Yes, I yearn for a soulmate to share more intimate parts of me with, to venture deeper than I’ve ever gone, to explore my kinky fantasies, to go on adventures with, to create a legacy with.

But it’s funny, I also had this realisation this week, that part of me still doesn’t want a relationship. I feel like it will distract me from building this empire I’m about to create, but if I build this, wouldn’t it be better to have someone to share it with? Wouldn’t the sex alone help me to manifest it all even faster?

Is it love I desire, or just some more really good sex every so often? Now that I’ve had a taste after so long, my body wants more, but it’s the same story as before. I don’t want to let just anyone in. There’s few people that have been able to break down the walls of my heart to that extent.

Few that have made me feel safe enough in my body to fully surrender to their touch. 

All I can do is keep loving on myself, keep showing up for myself, keep showing up in my fullest expression.

All parts — soft, hard, messy, organised, ugly, pretty, wild, raw, vulnerable, shy, scared. 

Show it all. 

Share it with the world because that’s what I know best.

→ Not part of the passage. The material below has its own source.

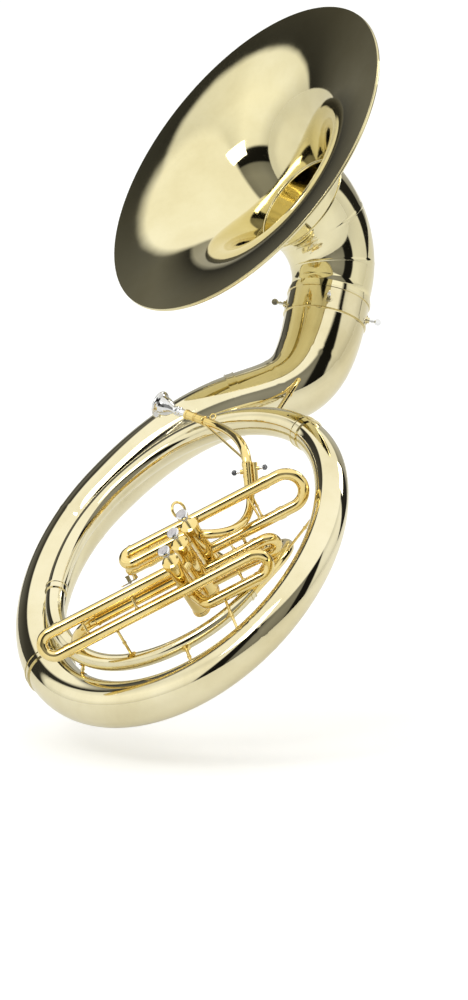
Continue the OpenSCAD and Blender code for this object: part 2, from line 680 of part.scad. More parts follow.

Sometimes it feels like I’m prostituting myself for social media platforms, but part of me keeps going back because I get off on it. The validation feels good. Watching myself back feels good.

I’m hot. I love myself. And I want to own that. For way too long I didn’t feel this way. I want to use my corner of the internet to inspire others too.

And it feels different now.

Now that I know I have a foot in the door of Web 3.0. That Web 2.0 is dying out and all my efforts will soon be rewarded in ways I never could’ve imagined, it makes me want to show up even more.

Getting ready for the shifts.

There are places and spaces that were made for me. Where I can share even more of myself. And that feels exciting.

So there’s a glimpse inside my mind. It’s a pretty wild ride… 

But I wouldn’t have it any other way.